‘Look at that — look at that! That’s a library — a library is a rainbow in the clouds.’
So said Maya Angelou. Having seen this quote for the first time, I now find myself seeing it everywhere. It reminds me of when I was about 7. It was lunch-time at school and I felt like some peace and quiet. Perhaps it was a hot day? I found myself at the library, a magical room with wall-paper of Disney characters and others from childhood classics. Now it was empty! As I tip-toed in, a voice called out, “Can I help you?” I timidly asked the librarian if it was all right for me to be there at lunch time, to which she replied, “Of course.” I was stunned. I spent the rest of the lunch hour engrossed, feeling privileged that I was on hallowed ground. I could take my time and enjoy the bliss of this experience all on my own. Spending time in a classroom and having siblings meant being on my own was a rarity I cherished.

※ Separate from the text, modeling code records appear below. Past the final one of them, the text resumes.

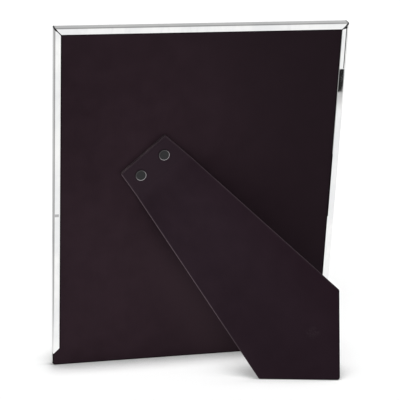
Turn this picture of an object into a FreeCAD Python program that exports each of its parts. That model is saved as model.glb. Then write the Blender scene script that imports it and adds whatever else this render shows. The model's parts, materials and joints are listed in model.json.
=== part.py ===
import FreeCAD, Part
import math
import os
import re

import Sketcher

# Easel back photo frame, in millimetres.
# Four mitred metal rails hold glass, insert and filler card. A velvet back panel slides in
# from below, under the lips of the rails, and carries an easel leg on a hidden hinge.
# Every piece is drawn upright, with X to the right as seen from behind, Z up and -Y to the
# rear, and Y 0 at the velvet's face. Then the whole frame leans back onto its leg.

doc = FreeCAD.newDocument("easel_back_frame")
sheet = doc.addObject("Spreadsheet::Sheet", "Sizes")

# Chosen sizes, one to a cell. Angles are in degrees.
SIZES = [
    # picture and what lies in front of the panel
    ("print_wide", 203.2),
    ("print_tall", 254.0),
    ("print_thick", 0.25),
    ("glass_thick", 2.0),
    ("glass_arris", 0.3),
    ("filler_thick", 1.4),
    ("rebate_gap", 0.6),
    # section of the rails
    ("print_margin", 12.7),
    ("frame_deep", 9.0),
    ("sight_lap", 4.6),
    ("sight_bevel", 0.8),
    ("front_wall", 1.0),
    ("side_wall", 1.2),
    ("shelf_wall", 0.9),
    ("rebate_wall", 0.9),
    ("lip_wide", 5.3),
    ("lip_thick", 1.0),
    ("lip_bevel", 0.35),
    ("rail_round", 1.0),
    ("key_leg", 32.0),
    ("key_gap", 0.1),
    # back panel
    ("velvet_thick", 0.5),
    ("board_thick", 2.3),
    ("lining_thick", 0.2),
    ("groove_gap", 0.1),
    ("groove_side_gap", 0.25),
    ("tab_tall", 10.2),
    ("tab_gap", 0.3),
    ("tab_round", 2.0),
    # stance
    ("lean_angle", 11.0),
    ("leg_open", 24.8),
    # easel leg, measured along its own axis from the middle of the head's top edge
    ("strut_angle", 48.3),
    ("strut_flare", 7.2),
    ("head_left", 45.5),
    ("head_up", 178.6),
    ("head_wide", 45.5),
    ("head_thick", 3.1),
    ("crease_down", 23.5),
    ("leg_thick", 2.4),
    ("leg_lining", 0.4),
    ("foot_lap", 2.0),
    ("foot_lean", 1.4),
    ("foot_round", 2.5),
    ("shoulder_round", 0.8),
    # hinge under the velvet
    ("leaf_wide", 36.0),
    ("leaf_thick", 0.6),
    ("fixed_leaf_tall", 19.0),
    ("moving_leaf_tall", 26.0),
    ("leaf_gap", 0.2),
    ("leaf_round", 2.0),
    ("knuckle_radius", 1.2),
    ("knuckle_long", 10.0),
    ("knuckle_gap", 0.2),
    ("knuckle_clear", 0.3),
    ("pin_radius", 0.6),
    ("pin_seat", 0.01),
    ("pin_play", 0.05),
    ("pin_chamfer", 0.15),
    ("tongue_long", 3.6),
    ("tongue_wide", 8.0),
    ("tongue_clear", 0.6),
    ("velvet_slit", 0.3),
    ("velvet_reach", 0.6),
    ("prong_wide", 1.4),
    ("prong_thick", 0.6),
    ("prong_long", 1.4),
    ("prong_gap", 0.1),
    ("prong_across", 12.0),
    ("prong_first", 8.0),
    ("prong_second", 20.0),
    # rivets
    ("rivet_apart", 24.0),
    ("rivet_down", 11.45),
    ("cap_radius", 4.5),
    ("cap_edge", 0.25),
    ("cap_high", 0.85),
    ("ring_outer", 4.15),
    ("ring_inner", 3.65),
    ("ring_round", 0.15),
    ("disc_radius", 3.35),
    ("disc_high", 0.5),
    ("shank_radius", 1.5),
    ("shank_gap", 0.1),
    ("clinch_radius", 2.5),
    ("clinch_thick", 0.4),
    ("washer_radius", 4.0),
    ("washer_thick", 0.4),
    ("washer_gap", 0.2),
    # how far every cut runs past the faces it goes through
    ("overrun", 1.0),
]

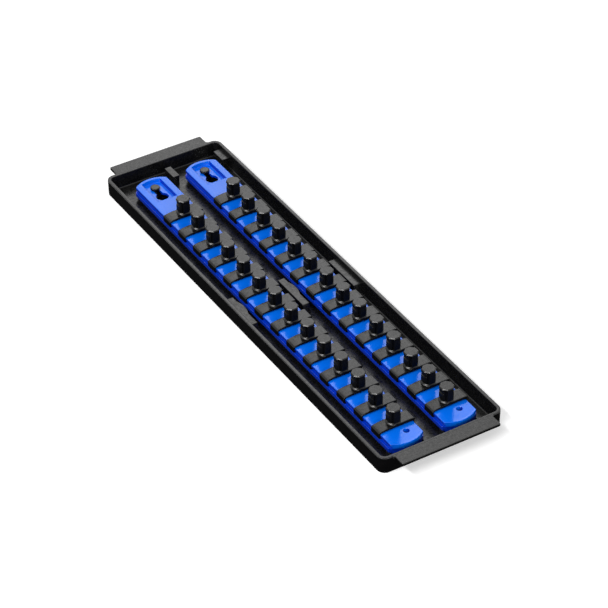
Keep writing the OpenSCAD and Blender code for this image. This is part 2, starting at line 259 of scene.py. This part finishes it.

Clearly, Maya Angelou valued libraries too, but hers was an especially poignant feeling. Here’s what she had to say of her experience:
‘No. God didn’t just put the rainbow in the sky. … God put the rainbow in the clouds themselves — in the worst of times, in the meanest of times, in the dreariest of times — so that at all times the viewer can see a possibility of hope.
That’s what a library is.
It is amazing, for me, to have been taken to a library when I was eight. I had been abused and I returned to a little village in Arkansas. And a black lady … knew I wasn’t speaking — I refused to speak — for six years I was a volunteer mute. She took me to library in the black school. The library probably had 300 books — maybe. The books were given to the black school from the white school and, often, there were no backs on the books. So we took shingles, cut them down to the size of the book, got some cotton and then pretty cloth, and covered those shingles and then laced them from the back, so that the books were beautiful. And those were the books she took me to see. She said, “I want you to read every book in this library.”
It seemed to me thousands of books. I have now, in my home in North Carolina, a library of about 4,000 books. But at that time, I thought, “Can I get to it? Will I live long enough?” I don’t say I understood those books, but I read every book, and each time I [would] go to the library, I felt safe. No bad thing can happen to you in the library.’
Maya Angelou (April 4, 1928–May 28, 2014), American poet, memoirist, author, historian, songwriter, playwright, dancer, stage and screen producer, director, performer, singer and civil rights activist.
So, at this festive time of year, make sure you spare a thought for your librarian. You cannot know the difference they can make in a child’s life.